Olivo Barbieri has two works showing in the basement. One of these, A Silent Story, has remarkable views of the city from above, showing its endless skyscrapers, high-rise apartment buildings and factories before the massive city fades to a blur.
Nearby, in a dark corner (where it belongs), Yang Zhenzhong’s Na Xiong Na Er is the sound of sex. A woman moans loudly while skyscrapers ram up and down suggestively on screen. “Shanghai is becoming a city filled with phallic skyscrapers, in which architecture is nothing more than space torn from the sky,” is how the artist describes the piece.

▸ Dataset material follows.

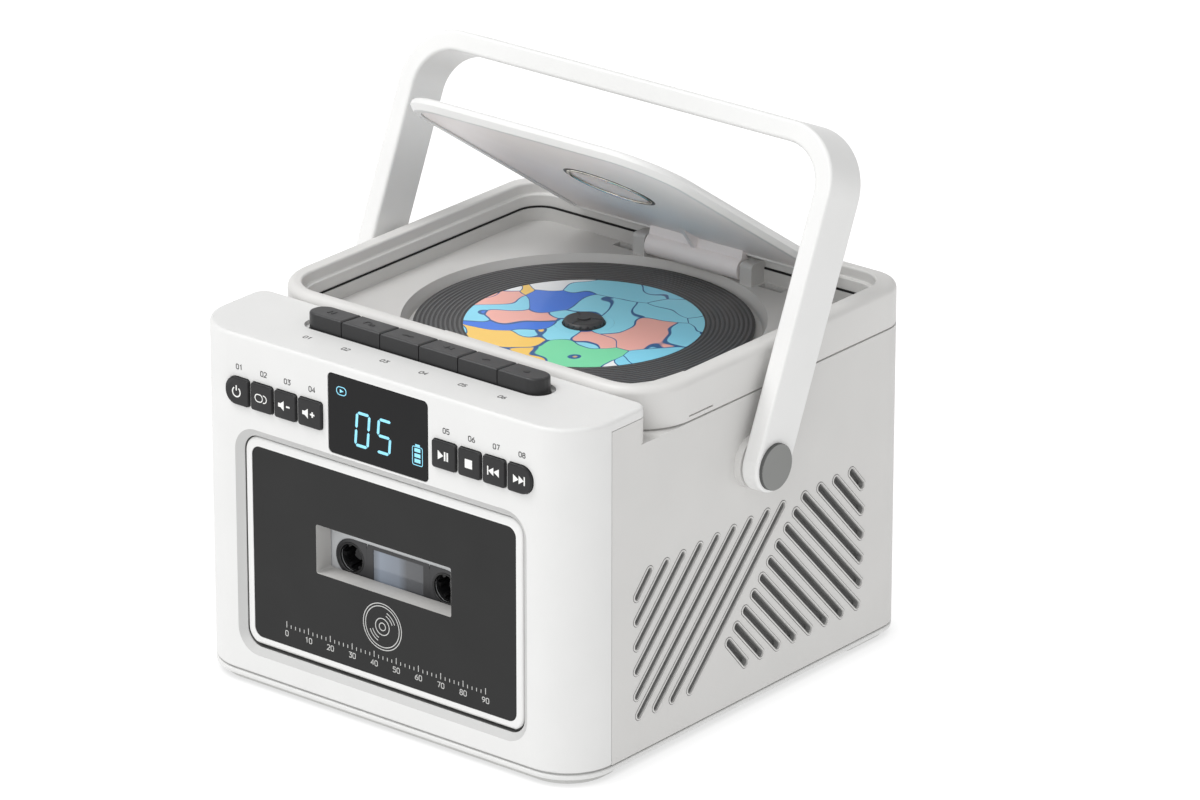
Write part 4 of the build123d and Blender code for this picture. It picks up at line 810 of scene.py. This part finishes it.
# ---------------------------------------------------------------- underside, rear
p = Piece(lambda u, v, h: V(u, v, 2.6 - h))
p.prism(rounded(-40, 40, 118, 150, 3, 4)[::-1], -0.3, 0.5)
for k in range(5):
    p.stroke([(-6 + abs(k - 2) * 0.8, 123.5 + 1.7 * k), (6 - abs(k - 2) * 0.8, 123.5 + 1.7 * k)], 0.7, 0.4, 0.95)
p.make("battery_hatch", "base", "cabinet")
p = Piece(lambda u, v, h: V(u, 185.2 + h, v))
p.stroke(rounded(37.2, 54.8, 18.4, 29.6, 2.2, 5), 0.7, -0.3, 0.3, True)
for k in range(7):
    p.stroke([(-58, 34 + 5.2 * k), (-26, 34 + 5.2 * k)], 1.5, -0.3, 0.35)
p.make("rear_ribs", "cab", "cabinet")

# ------------------------------------------------------------- seals, seams and painted shade
def plan_path(hw, y0, y1, rf, rb, n=8):
    return (arc(hw - rf, y0 + rf, rf, -90, 0, n) + arc(hw - rb, y1 - rb, rb, 0, 90, n)
            + arc(-hw + rb, y1 - rb, rb, 90, 180, n) + arc(-hw + rf, y0 + rf, rf, 180, 270, n))


tab = Piece(lambda u, v, h: V(u, v, h))
tab.prism([(77.3, 46.4), (76.5, 48.4), (77.0, 51.0), (78.4, 58.0), (79.5, 66.0), (80.6, 66.6), (80.6, 50.0), (79.2, 46.9)], 130.6, 132.9)
tab.make("rim_tab", "rim", "cabinet")
level = Piece(lambda u, v, h: V(u, v, h))
level.band(plan_path(78.6, 45.5, 178.6, 12.4, 9.6), [(-0.6, 124.25), (0.6, 124.25), (0.6, 124.95), (-0.6, 124.95)], True)
level.make("tray_seal", "seal", "cabinet")
# painted shade: a grey band in the groove between the base lip and the casing, for the shade in that groove
level = Piece(lambda u, v, h: V(u, v, h))
level.band(plan_path(85.4, 1.2, 184.0, 17.7, 12.1, 12), [(-0.35, 4.1), (0.1, 4.1), (0.1, 5.25), (-0.35, 5.25)], True)
level.make("base_groove_painted_shade", "softline", "cabinet")
level = Piece(lambda u, v, h: V(u, v, h))
level.band(plan_path(85.4, 1.2, 184.0, 17.7, 12.1, 12), [(-0.75, 2.66), (0.1, 2.66), (0.1, 4.5), (-0.8, 4.5), (-1.08, 4.36),
                                                         (-1.18, 4.1), (-1.18, 3.5), (-1.05, 2.95)], True)
level.make("base_lip", "white", "cabinet")
# painted shade: a dark grey band set deep in the gap round the door, for the shade in the gap
p = Piece(front_plane(0.0))
p.band(rounded(-62.8, 62.8, 15.0, 94.45, 6.5, 8), [(-0.06, -4.5), (0.03, -4.5), (0.03, -2.35), (-0.06, -2.35)], True)
p.make("door_gap_painted_shade", "gap", "cabinet")
# painted shade: the walls of the window's tunnel are lined in a darker grey
p = Piece(front_plane(0.0))
p.band(rounded(-30.36, 30.36, 50.24, 68.36, 0.8, 4), [(-0.05, -9.5), (0.05, -9.5), (0.05, -1.95), (-0.05, -1.95)], True)
p.make("window_tunnel_painted_shade", "tunnel", "door")

# ------------------------------------------------------------ floor and light
fm = plastic("floor_paper", (0.22, 0.22, 0.22, 1), rough=0.9, vary=0.003, bump=0.0, spec=0.1)
ft = fm.node_tree
fb = ft.nodes["Principled BSDF"]
# painted contact shadow: the floor's glow is dimmed where ambient occlusion finds the object close by
near = node(ft, "ShaderNodeAmbientOcclusion")
near.samples = 8
near.inputs["Distance"].default_value = 0.012
shade = node(ft, "ShaderNodeMapRange")
shade.inputs["From Min"].default_value = 0.1
shade.inputs["From Max"].default_value = 0.95
shade.inputs["To Min"].default_value = 0.6
shade.inputs["To Max"].default_value = 0.93
ft.links.new(near.outputs["AO"], shade.inputs["Value"])
ft.links.new(shade.outputs["Result"], fb.inputs["Emission Color"])
fb.inputs["Emission Strength"].default_value = 1.0
bm = bmesh.new()
bmesh.ops.create_grid(bm, x_segments=8, y_segments=8, size=6.0)
me = bpy.data.meshes.new("floor")
bm.to_mesh(me)
bm.free()
floor = bpy.data.objects.new("floor", me)
bpy.context.scene.collection.objects.link(floor)
me.materials.append(fm)

w = bpy.data.worlds.new("studio")
w.use_nodes = True
w.node_tree.nodes["Background"].inputs[0].default_value = (1, 1, 1, 1)
w.node_tree.nodes["Background"].inputs[1].default_value = 0.58
bpy.context.scene.world = w


def area(name, loc, target, size, power, size_y=None):
    d = bpy.data.lights.new(name, "AREA")
    d.energy = power
    d.size = size
    if size_y:
        d.shape = "RECTANGLE"
        d.size_y = size_y
    o = bpy.data.objects.new(name, d)
    o.location = loc
    o.rotation_euler = (Vector(target) - Vector(loc)).to_track_quat("-Z", "Y").to_euler()
    bpy.context.scene.collection.objects.link(o)
    return o


area("key_light", (-0.85, -0.88, 2.28), (0, 0, 0.08), 1.1, 33)
area("fill_light", (0.75, -1.65, 1.25), (0, 0, 0.1), 1.2, 11)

Some of the works are unfortunately being screened here in smaller versions of the originals. However, there is also one addition made specifically for the Futura show — an online exhibition by the independent Hipic project (Hipic.org), of images set up by Chinese artists that were gathered from around the world. Though most of the images seem to be from China, Prague’s Old Town Square also makes an appearance.
Ultimately, the most vital component of any city is its population, not its architecture. Accordingly, the best works in “Shanghype” are those that portray the flesh-and-blood people of Shanghai, reveling in all of life’s absurdity.